The Problem of Pain by C.S. Lewis (Review)
As I read The Razor’s Edge by W. Somerset Maugham, the main character’s disbelief in God stemmed from the degree of pain and suffering in the world. His comments reminded me that I had not previously read The Problem of Pain by C.S. Lewis, so I moved Lewis’s essay up my list. In it, Lewis posits that human suffering and the prospect of hell are insufficient grounds to conclude there is no God or that God is not good and powerful.
Lewis started by looking at the human foundations of awe and morality. He notes there seems to be little evolutionary benefit to awe in relation to the spiritual realm. One might imagine it’s the natural explanation for all that appeared beyond explanation, but it is also reasonable to conclude that such belief in the supernatural is grounded in some reality. While exploring the moral codes that exist across all time and location, Lewis also notes that everyone fails adherence to their respective moral code. Thus, there is universal understanding of guilt.
Lewis cited Plato who observed that a person cannot be kind unless they have all other virtues, for virtue is a singular concept—all the requisite skills to live a contented life. Lewis states that every vice will lead to cruelty. The only prevention of inflicting cowardice, conceit, or slothfulness on your neighbor is that their welfare has not yet conflicted with your own safety, self-approval, or ease.

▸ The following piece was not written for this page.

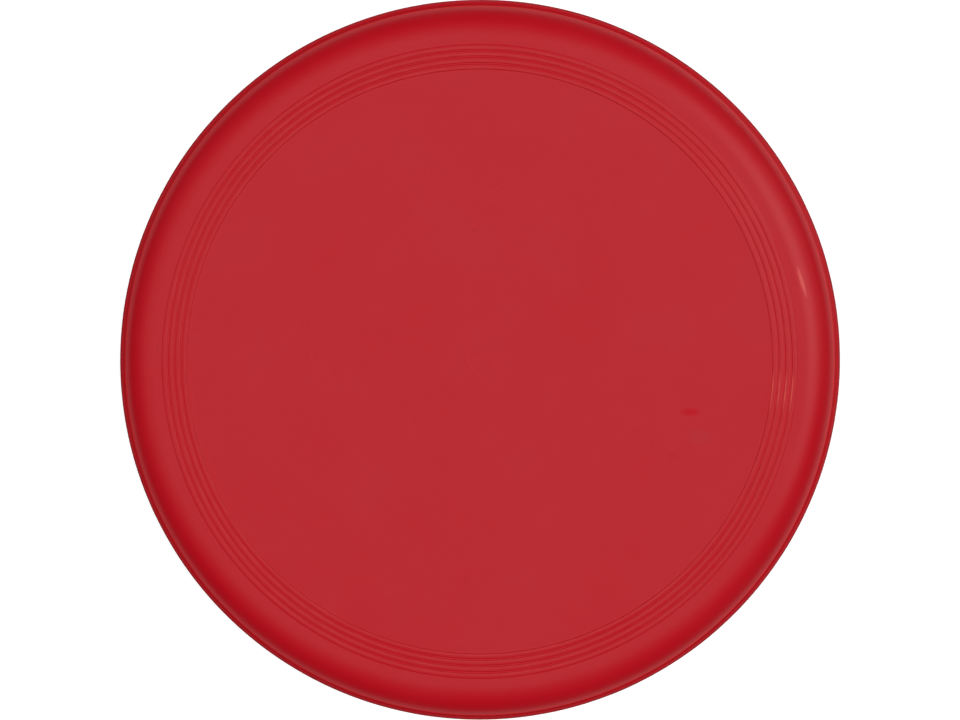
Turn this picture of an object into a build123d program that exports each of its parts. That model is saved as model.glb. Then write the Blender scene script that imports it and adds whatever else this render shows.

The demand, expectation, or hope that God should simply forgive everyone misconstrues what forgiveness is. Condoning evil means ignoring it. But forgiving requires the wrongdoer to both request forgiveness from the person against whom the evil was committed and receiving forgiveness from that person. If someone admits no guilt, there can be no forgiveness.
Lewis distilled his question to the following phrase: “If God were good, He would wish to make His creatures perfectly happy, and if God were almighty, He would be able to do what He wished. But the creatures are not happy. Therefore, God lacks either goodness, or power, or both.” Yet this conclusions neglects the core creation that makes love possible: free will. Dr. William Lane Craig argues that evil is not a created thing but a privation of reality. He likens it to cold, which is the absence of heat. Cold is not illusory; for you know it is cold when there is no heat. Similarly, God’s rightly order can be ignored and defied because of what God created: free will. Lewis continues by observing “the freedom of a creature must mean freedom to choose: and choice implies the existence of things to choose between.”
Christianity agrees there is a problem of pain, but it provides an explanation. Primarily, evil is a deviation from the way things ought to be, and it is the framework that God granted humans free will to choose God or to reject God. If there is no free will, then humans would be mere automatons following directives, which is not love. Yet even where there is rejection of God and evil arises, pain refines us and draws people closer to God. Lewis offers this observation: “We can ignore even pleasure. But pain insists upon being attended to. God whispers to us in our pleasures, speaks in our conscience, but shouts in our pains: it is his megaphone to rouse a deaf world.”
As with many books of a philosophical tilt, it is a bit of a shame to read The Problem of Pain by myself. It is a book that is best a prompt for discussion and critique with others. As it stands, however, Lewis’s book was a complementary partner for The Razor’s Edge, as the ideas were an interesting contrast of ideas. The Problem of Pain is a quick read and a thoughtful one. It’s no surprise that the book has persisted for 80 years as classic literature, and I recommend it for anyone who enjoys philosophy and religion.